Corporation for Public B.S.

I'd been hearing what I thought were rumors about the Republican takeover of the Corporation for Public Broadcasting, though until recently I hadn't noticed very much of an ideological shift in PBS's programming, so I hadn't had a real reason to believe the rumors. But a quick google search reveals that it's true: in 2005, the Corporation for Public Broadcasting's funding apparatus was basically handed over to the right wing on a silver platter. Eric Alterman's piece in The Nation is really informative on the matter. Yes, Bill Moyers (American Hero) had been fired and then eventually reinstated due to Bush administration pressures, but once this grave wrong had been righted, I thought things were copacetic again. The only channel I get at home with any clarity is PBS, so I end up watching it pretty regularly (just as in Philly the only TV I had was NPR, so I could tell you what was on at almost any hour of the day, even though NPR is basically loathsome too). If you're a regular watcher, you'll probably have noticed the quite odd law-enforcement turn the channel's taken, the FOXnewsification of PBS has been slow but insidious. Two weeks ago, I watched stupefied as Frontline informed me of the dangers that Mexican immigrants pose to national security, an argument whose rhetoric has always struck me as positively hilarious. A deep voiced authoritative sounding narrator states, "Just one illegal alien crossing the border undermines all of our national security efforts, yet more than five hundred aliens a day manage to pass the border patrol." When has a Mexican immigrant ever turned out to be an operative for a terrorist cell? In reality it's more like, "We must keep our borders safe from all these illegal Mexicans who might mow all our lawns and bus our tables!" The tone of this Frontline special was positively alarmist and the last thing I'd expect from a channel like PBS, except it was actually worse than anything you'd hear on an infotainment channel like Fox because PBS documentaries are cloaked in pseudo-factuality and trumped up "accuracy."

Monday, June 9, 2008

Le Coeur et la Couronne




They're not as photogenic as one would like them to be, but they're really quite snazzy in person.

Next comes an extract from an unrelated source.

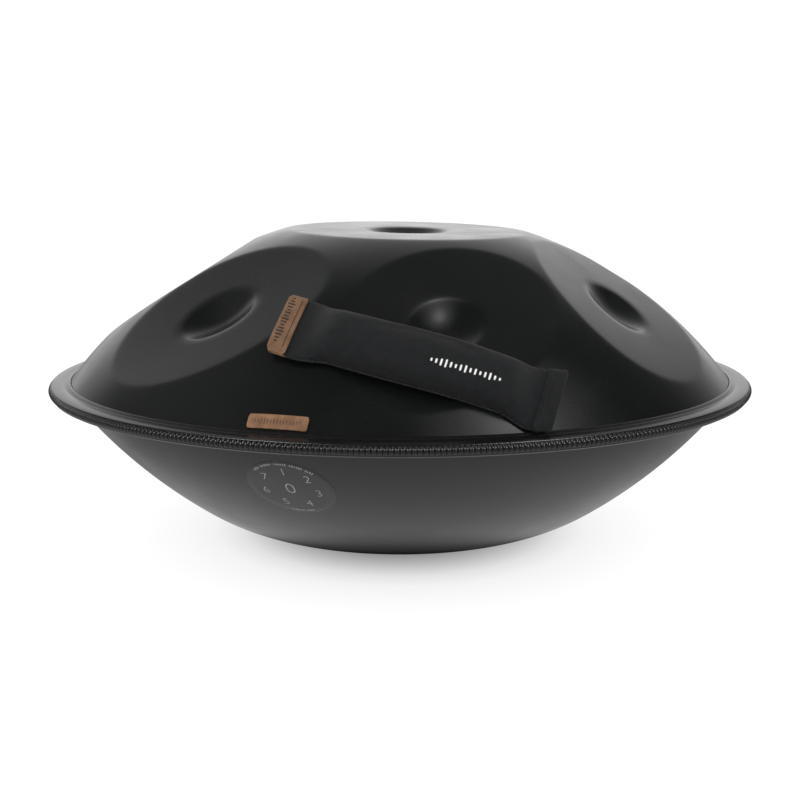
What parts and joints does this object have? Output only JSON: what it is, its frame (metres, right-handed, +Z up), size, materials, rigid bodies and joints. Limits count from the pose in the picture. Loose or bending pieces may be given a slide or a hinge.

Cinema is an unhappy art....



Don't you love the European auteurs who can get away with saying shit like that without having to qualify it with knowing irony. Andrei Tarkovsky could say this with real sadness in his voice; he spent much of his life as a filmmaker being censored by the Soviet state-controlled studio, Mosfilm. Although to be fair to Mosfilm, films so strange as Tarkovsky's Solaris or Stalker would have never ever been produced, much less released by a Hollywood studio.

Last night, Brandon and I watched Stalker, Tarkovsky's 1979 science fiction film about a man who's selected from birth to be people's guide into a dimension called "the Zone." On the expedition chronicled in Stalker, he leads a scientist and a writer into the Zone to have their deepest wishes fulfilled in "the room" at the heart of the Zone. It turns out neither the man of science nor the man of letters has any respect or admiration for the mysteries of the universe.

When I went looking for Tarkovsky interviews on the internets, I came upon a European Screenwriters website, one of the links was "Copenhagen Cycle Chic"–a blog of pictures of fashionably dressed women on Dutch bikes, the bicycles of my unaffordable dreams. Enjoy.

Wednesday, June 4, 2008

A Conundrum Wrapped in a Riddle


Friday night I was reading and article about Kenny Goldsmith in Bookforum and I came across the following:

Goldsmith’s current reading is focused on his work in progress, a rewriting of Benjamin’s The Arcades Project for twentieth-century New York. The parallels abound—he’s using Robert Moses for Haussmann and Robert Mapplethorpe for Baudelaire.

Three years ago, I wrote a long poem titled B using The Arcades Project, which draws parallels between turn of the 21st century New York and 19th Century Paris. I sent the manuscript out to a few presses and never got a response; I am young and wrote this poem when I was even younger, before I went to Temple, even. It's hard to get a press that doesn't know you to take a chance on a long manuscript by an unknown young poet. So it's been sitting in my apartment, many of my friends have read it, some have not. I thought, "Well, maybe someone'll publish it when I'm older or something....." (cue sinking feeling). But this Goldsmith thing is really upsetting, not because I anticipate great similarities between the end results of our work (we are vastly different poets with vastly different projects), but because it royally sucks to get retroactively scooped by someone older and more famous than you. I just feel like no one would take a chance on publishing B once this (sort of) famous guy publishes his.

Enter Brandon's argument: publish that shit yourself! Enter my money preoccupations: I can't afford it! But can I afford to let this work go permanently unread? I turn the question over to you dear reader: what should be done? Does it even matter if I get scooped?

Summer Time and the Livin Is Easy (hopefully)

First off, I haven't been posting. For that, I'm sorry. I've been alternating between tired, woozy, content, dissatisfied, restless, etc. so much that I haven't had to time to clear the mindspace and commit thoughts to paper (internet).

In the interim though, I bought a bike and started bike commuting to work, got those Apollinaire tattoos that I'd been talking about getting for so long, collected several fabulous Springtime vintage dresses from various thrift shops and church sales, typeset my chapbook which is coming out soon, so soon, on Michael Nicoloff's olywa press (which I will announce here officially once it's been printed), did a reading with Khalil Huffman in Providence, was interviewed on Neighborhood Public Radio as part of Arianna Martinez and Molly Stinchfield's Latina Enough project (I'll post a link to the archived show once it's up), and started working on a tan.

My goals for the summer are try to: convince myself that the world is an ok place by virtue that at least there's seasons, two of which are warm, to go hiking and to the beach, and to try to take current events less personally (I currently take them quite personally).